_Rows_.
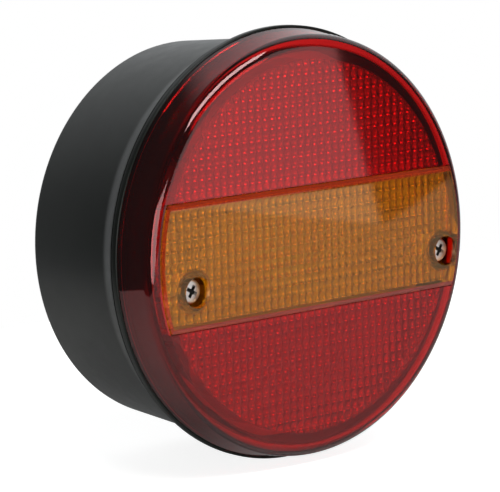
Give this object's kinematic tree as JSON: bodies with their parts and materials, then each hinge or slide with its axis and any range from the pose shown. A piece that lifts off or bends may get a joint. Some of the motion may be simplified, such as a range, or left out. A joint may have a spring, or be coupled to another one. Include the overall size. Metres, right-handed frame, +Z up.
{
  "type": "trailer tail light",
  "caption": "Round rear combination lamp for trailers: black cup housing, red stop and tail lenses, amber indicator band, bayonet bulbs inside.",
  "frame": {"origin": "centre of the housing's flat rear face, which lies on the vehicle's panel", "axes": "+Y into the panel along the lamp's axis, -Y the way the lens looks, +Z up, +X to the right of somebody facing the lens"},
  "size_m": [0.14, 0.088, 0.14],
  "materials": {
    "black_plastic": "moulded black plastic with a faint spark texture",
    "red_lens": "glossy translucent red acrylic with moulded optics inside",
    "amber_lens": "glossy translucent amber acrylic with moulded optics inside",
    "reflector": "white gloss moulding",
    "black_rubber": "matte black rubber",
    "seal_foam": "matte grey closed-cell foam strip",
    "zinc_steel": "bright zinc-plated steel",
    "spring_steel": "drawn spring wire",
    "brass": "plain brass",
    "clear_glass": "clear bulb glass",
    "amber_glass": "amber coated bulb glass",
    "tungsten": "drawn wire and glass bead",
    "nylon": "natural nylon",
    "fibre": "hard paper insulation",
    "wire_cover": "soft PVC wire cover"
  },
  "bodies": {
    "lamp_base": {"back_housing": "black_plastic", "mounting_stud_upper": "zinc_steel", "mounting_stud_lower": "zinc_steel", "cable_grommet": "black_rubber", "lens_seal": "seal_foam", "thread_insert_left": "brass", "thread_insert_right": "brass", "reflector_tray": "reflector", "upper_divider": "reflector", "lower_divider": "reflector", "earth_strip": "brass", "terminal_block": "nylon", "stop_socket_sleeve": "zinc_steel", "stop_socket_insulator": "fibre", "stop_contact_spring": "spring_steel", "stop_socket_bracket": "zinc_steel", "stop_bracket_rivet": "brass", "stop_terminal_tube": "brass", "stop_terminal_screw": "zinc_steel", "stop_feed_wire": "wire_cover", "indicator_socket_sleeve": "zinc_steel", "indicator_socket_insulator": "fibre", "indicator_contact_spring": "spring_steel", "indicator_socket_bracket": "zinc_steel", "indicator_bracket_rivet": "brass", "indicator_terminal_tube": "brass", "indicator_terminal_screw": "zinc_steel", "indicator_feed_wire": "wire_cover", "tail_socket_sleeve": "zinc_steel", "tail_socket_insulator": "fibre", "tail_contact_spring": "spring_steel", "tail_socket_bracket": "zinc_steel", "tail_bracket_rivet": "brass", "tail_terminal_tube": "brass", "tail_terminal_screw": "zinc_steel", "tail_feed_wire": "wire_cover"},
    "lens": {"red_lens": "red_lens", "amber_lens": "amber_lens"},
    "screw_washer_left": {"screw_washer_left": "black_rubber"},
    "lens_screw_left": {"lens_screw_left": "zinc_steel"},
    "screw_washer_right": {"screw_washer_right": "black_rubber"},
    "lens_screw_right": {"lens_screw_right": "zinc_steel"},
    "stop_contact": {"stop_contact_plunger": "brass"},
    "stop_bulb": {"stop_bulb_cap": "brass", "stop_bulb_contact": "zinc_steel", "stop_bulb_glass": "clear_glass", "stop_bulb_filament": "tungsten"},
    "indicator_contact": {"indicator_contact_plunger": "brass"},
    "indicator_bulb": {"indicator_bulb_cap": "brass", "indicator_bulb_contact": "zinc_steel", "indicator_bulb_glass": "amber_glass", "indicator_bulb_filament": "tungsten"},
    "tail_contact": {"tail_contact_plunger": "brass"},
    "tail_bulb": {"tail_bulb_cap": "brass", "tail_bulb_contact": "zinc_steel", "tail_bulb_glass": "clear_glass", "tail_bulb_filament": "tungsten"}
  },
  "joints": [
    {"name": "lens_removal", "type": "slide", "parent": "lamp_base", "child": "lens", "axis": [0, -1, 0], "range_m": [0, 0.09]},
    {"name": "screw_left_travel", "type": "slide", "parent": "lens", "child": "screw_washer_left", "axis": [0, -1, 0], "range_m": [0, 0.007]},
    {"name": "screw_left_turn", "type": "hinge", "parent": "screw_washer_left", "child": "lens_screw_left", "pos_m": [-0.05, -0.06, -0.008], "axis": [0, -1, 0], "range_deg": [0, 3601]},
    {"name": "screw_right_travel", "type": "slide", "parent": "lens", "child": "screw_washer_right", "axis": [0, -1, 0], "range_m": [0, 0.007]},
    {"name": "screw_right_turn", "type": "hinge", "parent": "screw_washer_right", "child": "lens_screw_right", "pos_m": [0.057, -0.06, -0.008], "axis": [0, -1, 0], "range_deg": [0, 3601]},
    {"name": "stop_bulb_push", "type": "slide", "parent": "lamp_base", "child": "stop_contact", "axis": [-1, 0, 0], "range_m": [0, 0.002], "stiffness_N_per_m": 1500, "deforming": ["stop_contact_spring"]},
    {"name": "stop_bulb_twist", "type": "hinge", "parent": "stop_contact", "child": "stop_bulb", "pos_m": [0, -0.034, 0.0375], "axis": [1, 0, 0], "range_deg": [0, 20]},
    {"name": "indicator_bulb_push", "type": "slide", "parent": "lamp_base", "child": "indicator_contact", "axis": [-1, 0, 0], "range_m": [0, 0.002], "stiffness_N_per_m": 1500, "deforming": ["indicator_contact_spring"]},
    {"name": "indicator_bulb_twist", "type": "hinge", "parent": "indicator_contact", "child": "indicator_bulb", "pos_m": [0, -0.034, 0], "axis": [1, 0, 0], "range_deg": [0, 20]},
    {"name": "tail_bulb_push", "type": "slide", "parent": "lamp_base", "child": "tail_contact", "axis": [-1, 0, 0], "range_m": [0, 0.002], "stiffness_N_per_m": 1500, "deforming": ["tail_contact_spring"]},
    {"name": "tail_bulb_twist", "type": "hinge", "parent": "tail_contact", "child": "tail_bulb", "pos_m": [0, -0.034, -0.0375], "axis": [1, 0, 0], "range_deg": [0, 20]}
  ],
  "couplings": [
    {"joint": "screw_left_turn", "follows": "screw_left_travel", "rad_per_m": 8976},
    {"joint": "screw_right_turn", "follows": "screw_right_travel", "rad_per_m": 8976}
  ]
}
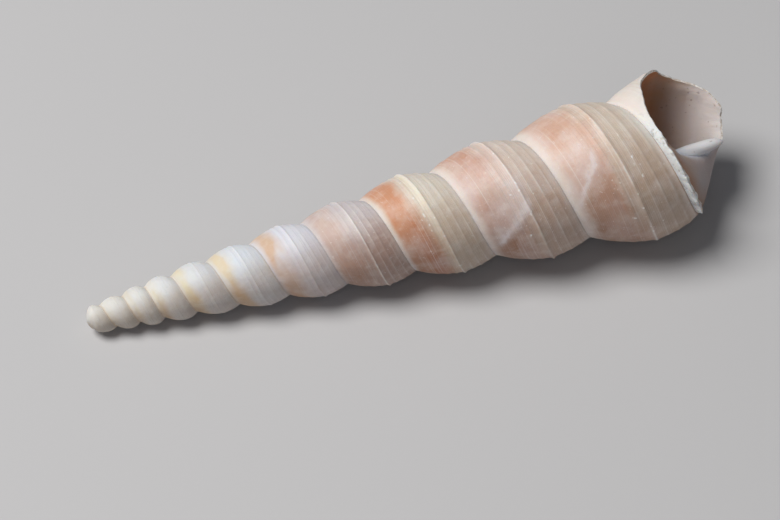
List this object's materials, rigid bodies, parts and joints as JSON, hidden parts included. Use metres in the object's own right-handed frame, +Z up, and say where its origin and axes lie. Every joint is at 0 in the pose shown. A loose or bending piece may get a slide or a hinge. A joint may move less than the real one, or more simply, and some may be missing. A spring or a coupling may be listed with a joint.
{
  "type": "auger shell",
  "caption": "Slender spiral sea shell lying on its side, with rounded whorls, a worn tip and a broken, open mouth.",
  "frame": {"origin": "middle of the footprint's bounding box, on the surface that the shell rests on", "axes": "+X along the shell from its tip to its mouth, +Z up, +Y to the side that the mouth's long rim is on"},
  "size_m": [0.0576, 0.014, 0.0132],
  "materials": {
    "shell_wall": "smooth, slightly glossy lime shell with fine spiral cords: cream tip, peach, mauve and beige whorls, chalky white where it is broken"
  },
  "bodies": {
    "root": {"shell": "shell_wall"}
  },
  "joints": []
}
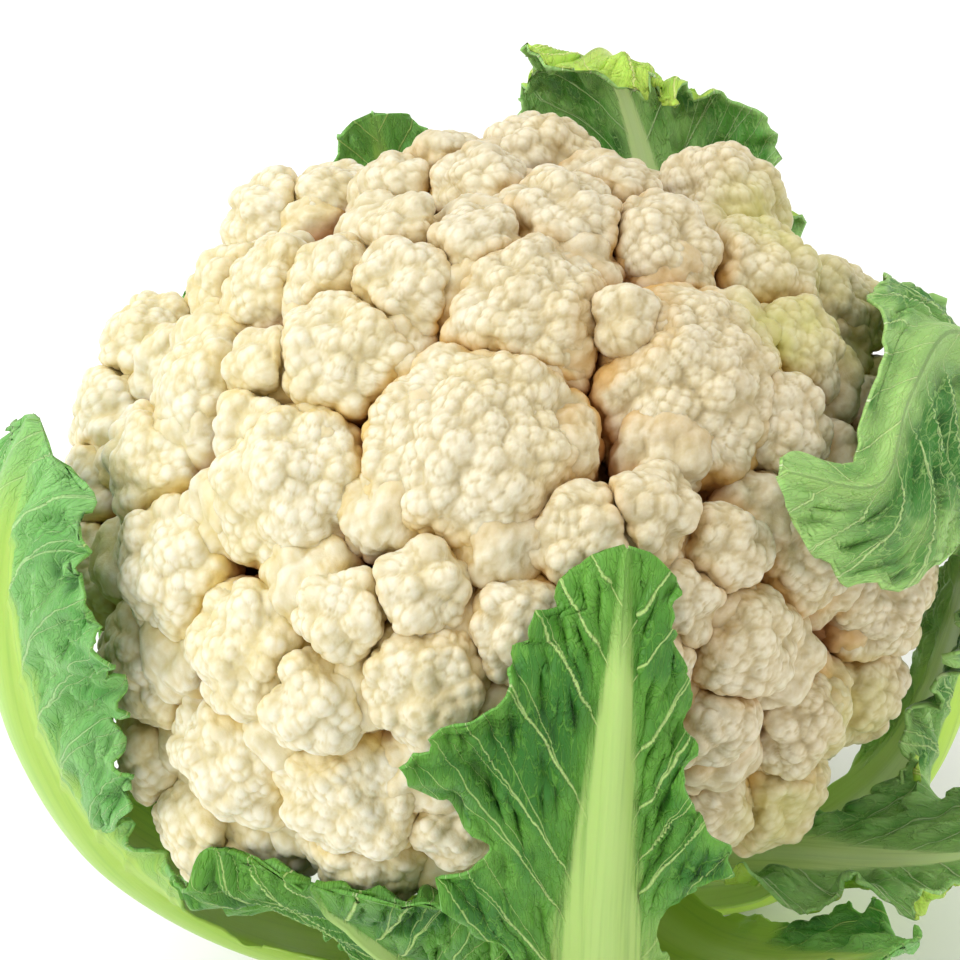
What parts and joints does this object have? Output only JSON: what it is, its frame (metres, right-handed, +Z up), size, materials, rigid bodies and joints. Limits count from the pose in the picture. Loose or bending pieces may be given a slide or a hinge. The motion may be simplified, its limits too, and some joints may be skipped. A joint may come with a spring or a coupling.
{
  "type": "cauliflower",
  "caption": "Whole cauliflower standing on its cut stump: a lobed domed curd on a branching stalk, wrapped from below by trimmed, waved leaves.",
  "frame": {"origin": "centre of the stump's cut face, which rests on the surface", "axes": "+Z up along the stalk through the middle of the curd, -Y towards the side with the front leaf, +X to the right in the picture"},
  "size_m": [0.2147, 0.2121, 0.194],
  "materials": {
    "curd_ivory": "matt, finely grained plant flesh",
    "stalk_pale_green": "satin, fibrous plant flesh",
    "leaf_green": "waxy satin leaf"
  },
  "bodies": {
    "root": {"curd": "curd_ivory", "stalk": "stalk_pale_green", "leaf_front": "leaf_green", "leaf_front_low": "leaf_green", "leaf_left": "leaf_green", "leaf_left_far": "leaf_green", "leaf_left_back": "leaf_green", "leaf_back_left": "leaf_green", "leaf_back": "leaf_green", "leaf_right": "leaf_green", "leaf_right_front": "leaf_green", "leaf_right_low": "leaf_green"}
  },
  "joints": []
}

_Required work_.
Look through the entries above; copy each line where the string "bending" appears.

_Output of the exercise_.
List this object's materials, rigid bodies, parts and joints as JSON, hidden parts included. Use metres in the object's own right-handed frame, +Z up, and say where its origin and axes lie. Every joint is at 0 in the pose shown. A loose or bending piece may get a slide or a hinge. A joint may move less than the real one, or more simply, and some may be missing. A spring or a coupling may be listed with a joint.
What parts and joints does this object have? Output only JSON: what it is, its frame (metres, right-handed, +Z up), size, materials, rigid bodies and joints. Limits count from the pose in the picture. Loose or bending pieces may be given a slide or a hinge. The motion may be simplified, its limits too, and some joints may be skipped. A joint may come with a spring or a coupling.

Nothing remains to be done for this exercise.